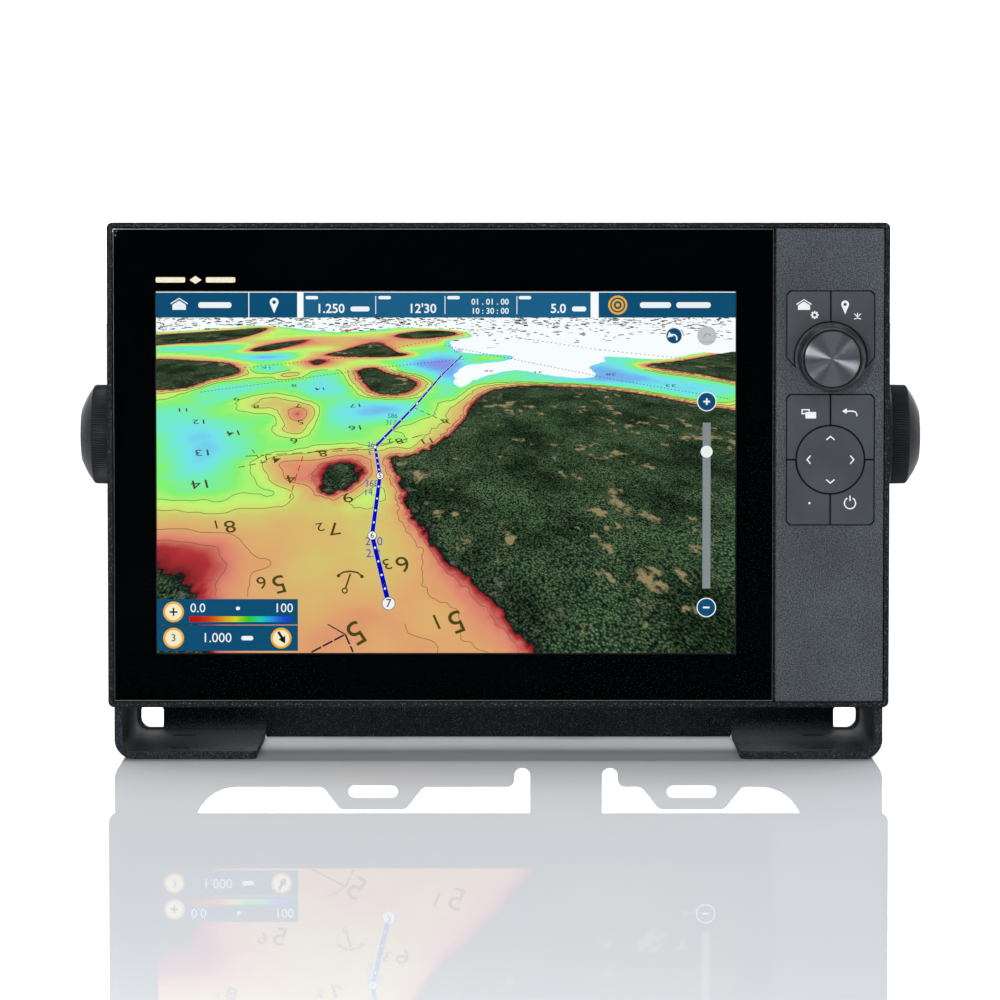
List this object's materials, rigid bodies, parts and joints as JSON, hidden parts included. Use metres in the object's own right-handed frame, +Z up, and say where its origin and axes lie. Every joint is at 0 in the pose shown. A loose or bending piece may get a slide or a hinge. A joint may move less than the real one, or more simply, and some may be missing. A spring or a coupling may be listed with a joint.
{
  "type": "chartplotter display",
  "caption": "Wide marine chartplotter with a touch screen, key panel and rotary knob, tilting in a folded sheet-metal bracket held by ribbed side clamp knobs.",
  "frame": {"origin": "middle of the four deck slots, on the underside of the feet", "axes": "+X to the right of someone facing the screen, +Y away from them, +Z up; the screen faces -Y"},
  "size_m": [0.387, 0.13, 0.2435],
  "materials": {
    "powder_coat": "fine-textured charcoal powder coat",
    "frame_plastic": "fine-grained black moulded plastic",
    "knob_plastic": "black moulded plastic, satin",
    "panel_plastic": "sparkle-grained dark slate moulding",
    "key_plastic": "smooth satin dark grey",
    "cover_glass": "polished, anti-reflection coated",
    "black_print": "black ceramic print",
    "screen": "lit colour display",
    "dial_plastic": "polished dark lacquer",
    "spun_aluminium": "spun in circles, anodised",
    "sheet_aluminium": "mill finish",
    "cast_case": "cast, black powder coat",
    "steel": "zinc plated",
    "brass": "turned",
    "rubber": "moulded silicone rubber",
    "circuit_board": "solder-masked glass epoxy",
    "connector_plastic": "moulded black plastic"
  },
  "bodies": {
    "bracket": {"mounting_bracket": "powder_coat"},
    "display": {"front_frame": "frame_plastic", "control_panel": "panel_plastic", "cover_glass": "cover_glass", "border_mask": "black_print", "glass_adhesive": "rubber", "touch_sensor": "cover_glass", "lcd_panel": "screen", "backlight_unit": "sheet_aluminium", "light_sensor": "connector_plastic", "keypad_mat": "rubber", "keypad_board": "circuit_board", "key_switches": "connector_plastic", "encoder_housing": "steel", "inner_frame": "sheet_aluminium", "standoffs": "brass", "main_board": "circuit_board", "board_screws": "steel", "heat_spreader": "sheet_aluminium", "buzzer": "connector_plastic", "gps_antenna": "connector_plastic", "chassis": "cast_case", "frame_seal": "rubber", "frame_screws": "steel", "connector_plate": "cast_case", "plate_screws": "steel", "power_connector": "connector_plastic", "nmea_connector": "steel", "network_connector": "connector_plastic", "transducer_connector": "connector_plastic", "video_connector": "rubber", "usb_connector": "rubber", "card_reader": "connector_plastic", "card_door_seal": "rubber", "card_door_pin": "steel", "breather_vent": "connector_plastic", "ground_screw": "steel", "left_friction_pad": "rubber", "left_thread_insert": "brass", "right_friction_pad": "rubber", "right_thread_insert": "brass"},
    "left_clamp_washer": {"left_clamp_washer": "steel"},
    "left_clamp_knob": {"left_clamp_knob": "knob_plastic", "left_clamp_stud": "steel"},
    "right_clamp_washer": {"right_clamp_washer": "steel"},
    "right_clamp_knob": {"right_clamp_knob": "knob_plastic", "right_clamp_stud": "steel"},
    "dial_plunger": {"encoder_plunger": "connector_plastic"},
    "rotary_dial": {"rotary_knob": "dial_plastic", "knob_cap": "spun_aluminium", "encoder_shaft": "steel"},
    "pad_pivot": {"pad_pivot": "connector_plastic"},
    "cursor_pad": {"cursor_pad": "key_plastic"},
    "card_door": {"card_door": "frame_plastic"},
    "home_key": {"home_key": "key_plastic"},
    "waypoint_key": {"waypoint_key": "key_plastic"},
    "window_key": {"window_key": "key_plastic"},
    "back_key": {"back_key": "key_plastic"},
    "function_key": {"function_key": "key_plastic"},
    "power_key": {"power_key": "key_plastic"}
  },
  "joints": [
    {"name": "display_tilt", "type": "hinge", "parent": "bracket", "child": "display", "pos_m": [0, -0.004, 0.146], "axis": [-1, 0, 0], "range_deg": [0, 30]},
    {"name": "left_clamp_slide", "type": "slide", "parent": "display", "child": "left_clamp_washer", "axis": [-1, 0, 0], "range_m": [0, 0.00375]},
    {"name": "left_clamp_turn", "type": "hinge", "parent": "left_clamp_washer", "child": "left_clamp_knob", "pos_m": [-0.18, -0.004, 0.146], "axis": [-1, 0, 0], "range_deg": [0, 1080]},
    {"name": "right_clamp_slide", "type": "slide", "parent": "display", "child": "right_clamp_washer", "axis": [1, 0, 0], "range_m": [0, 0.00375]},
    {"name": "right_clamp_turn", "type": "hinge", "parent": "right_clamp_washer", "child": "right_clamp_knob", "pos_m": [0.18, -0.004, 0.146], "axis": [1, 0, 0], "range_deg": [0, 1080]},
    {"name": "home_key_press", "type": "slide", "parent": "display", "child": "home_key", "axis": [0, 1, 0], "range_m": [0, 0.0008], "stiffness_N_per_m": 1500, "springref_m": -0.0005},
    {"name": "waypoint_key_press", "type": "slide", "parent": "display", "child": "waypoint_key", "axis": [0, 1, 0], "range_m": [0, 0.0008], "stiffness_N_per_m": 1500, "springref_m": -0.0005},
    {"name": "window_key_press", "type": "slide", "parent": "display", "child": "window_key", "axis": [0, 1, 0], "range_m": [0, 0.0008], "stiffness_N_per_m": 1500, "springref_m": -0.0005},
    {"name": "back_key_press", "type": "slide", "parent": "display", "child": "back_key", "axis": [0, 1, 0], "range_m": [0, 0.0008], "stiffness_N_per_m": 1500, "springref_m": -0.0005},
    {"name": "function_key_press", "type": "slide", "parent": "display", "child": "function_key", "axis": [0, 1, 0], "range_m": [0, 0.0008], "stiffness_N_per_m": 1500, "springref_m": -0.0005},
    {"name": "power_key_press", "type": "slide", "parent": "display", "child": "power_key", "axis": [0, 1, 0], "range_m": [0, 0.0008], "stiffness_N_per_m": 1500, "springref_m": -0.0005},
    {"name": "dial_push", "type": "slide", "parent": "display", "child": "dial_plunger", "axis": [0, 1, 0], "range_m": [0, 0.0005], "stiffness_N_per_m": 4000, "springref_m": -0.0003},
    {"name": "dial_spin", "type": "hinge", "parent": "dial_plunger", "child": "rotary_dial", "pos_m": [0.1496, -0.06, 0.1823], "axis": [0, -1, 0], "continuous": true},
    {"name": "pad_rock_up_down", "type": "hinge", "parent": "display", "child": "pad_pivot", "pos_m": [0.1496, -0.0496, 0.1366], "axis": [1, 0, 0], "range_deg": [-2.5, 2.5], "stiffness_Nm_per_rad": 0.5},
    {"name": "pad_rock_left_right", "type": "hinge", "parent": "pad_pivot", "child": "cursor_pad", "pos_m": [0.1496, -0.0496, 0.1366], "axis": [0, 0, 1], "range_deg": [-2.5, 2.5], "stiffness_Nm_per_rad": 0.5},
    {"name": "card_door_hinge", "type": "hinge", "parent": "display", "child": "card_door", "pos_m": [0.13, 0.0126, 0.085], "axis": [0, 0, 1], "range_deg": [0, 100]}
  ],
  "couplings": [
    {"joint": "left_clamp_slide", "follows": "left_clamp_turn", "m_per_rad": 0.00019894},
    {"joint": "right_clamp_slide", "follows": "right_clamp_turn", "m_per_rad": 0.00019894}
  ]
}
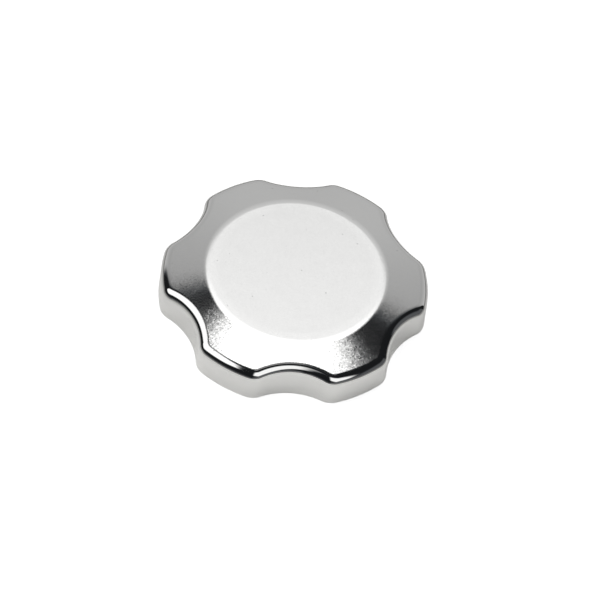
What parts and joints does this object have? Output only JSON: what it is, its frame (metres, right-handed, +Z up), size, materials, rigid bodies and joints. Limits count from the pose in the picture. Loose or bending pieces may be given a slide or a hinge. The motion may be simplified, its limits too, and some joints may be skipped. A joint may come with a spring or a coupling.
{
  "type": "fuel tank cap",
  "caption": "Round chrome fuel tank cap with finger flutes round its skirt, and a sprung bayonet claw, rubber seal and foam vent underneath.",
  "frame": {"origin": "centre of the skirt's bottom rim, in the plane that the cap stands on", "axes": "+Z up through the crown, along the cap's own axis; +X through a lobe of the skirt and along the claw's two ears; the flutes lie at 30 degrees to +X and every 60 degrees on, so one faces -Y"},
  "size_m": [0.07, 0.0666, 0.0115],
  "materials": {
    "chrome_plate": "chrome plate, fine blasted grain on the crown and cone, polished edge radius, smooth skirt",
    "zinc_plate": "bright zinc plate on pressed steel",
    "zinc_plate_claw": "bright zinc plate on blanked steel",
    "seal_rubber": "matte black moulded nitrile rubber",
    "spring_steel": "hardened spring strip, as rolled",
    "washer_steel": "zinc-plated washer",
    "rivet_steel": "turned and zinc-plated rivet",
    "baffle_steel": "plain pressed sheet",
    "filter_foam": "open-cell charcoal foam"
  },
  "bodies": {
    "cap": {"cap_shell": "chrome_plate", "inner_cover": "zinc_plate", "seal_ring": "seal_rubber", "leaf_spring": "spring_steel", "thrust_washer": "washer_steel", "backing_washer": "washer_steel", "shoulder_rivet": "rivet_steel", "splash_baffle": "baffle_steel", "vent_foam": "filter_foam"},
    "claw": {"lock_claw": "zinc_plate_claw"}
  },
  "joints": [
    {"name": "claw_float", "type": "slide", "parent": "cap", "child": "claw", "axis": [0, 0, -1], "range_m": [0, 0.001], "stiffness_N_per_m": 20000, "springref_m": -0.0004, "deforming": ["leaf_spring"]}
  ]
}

******

**What needs to be done**
The lines to quote run from the one containing "What parts and" through the final line of the material above; please give them exactly, both ends included, and nothing else.

**Output for this task**
What parts and joints does this object have? Output only JSON: what it is, its frame (metres, right-handed, +Z up), size, materials, rigid bodies and joints. Limits count from the pose in the picture. Loose or bending pieces may be given a slide or a hinge. The motion may be simplified, its limits too, and some joints may be skipped. A joint may come with a spring or a coupling.
{
  "type": "fuel tank cap",
  "caption": "Round chrome fuel tank cap with finger flutes round its skirt, and a sprung bayonet claw, rubber seal and foam vent underneath.",
  "frame": {"origin": "centre of the skirt's bottom rim, in the plane that the cap stands on", "axes": "+Z up through the crown, along the cap's own axis; +X through a lobe of the skirt and along the claw's two ears; the flutes lie at 30 degrees to +X and every 60 degrees on, so one faces -Y"},
  "size_m": [0.07, 0.0666, 0.0115],
  "materials": {
    "chrome_plate": "chrome plate, fine blasted grain on the crown and cone, polished edge radius, smooth skirt",
    "zinc_plate": "bright zinc plate on pressed steel",
    "zinc_plate_claw": "bright zinc plate on blanked steel",
    "seal_rubber": "matte black moulded nitrile rubber",
    "spring_steel": "hardened spring strip, as rolled",
    "washer_steel": "zinc-plated washer",
    "rivet_steel": "turned and zinc-plated rivet",
    "baffle_steel": "plain pressed sheet",
    "filter_foam": "open-cell charcoal foam"
  },
  "bodies": {
    "cap": {"cap_shell": "chrome_plate", "inner_cover": "zinc_plate", "seal_ring": "seal_rubber", "leaf_spring": "spring_steel", "thrust_washer": "washer_steel", "backing_washer": "washer_steel", "shoulder_rivet": "rivet_steel", "splash_baffle": "baffle_steel", "vent_foam": "filter_foam"},
    "claw": {"lock_claw": "zinc_plate_claw"}
  },
  "joints": [
    {"name": "claw_float", "type": "slide", "parent": "cap", "child": "claw", "axis": [0, 0, -1], "range_m": [0, 0.001], "stiffness_N_per_m": 20000, "springref_m": -0.0004, "deforming": ["leaf_spring"]}
  ]
}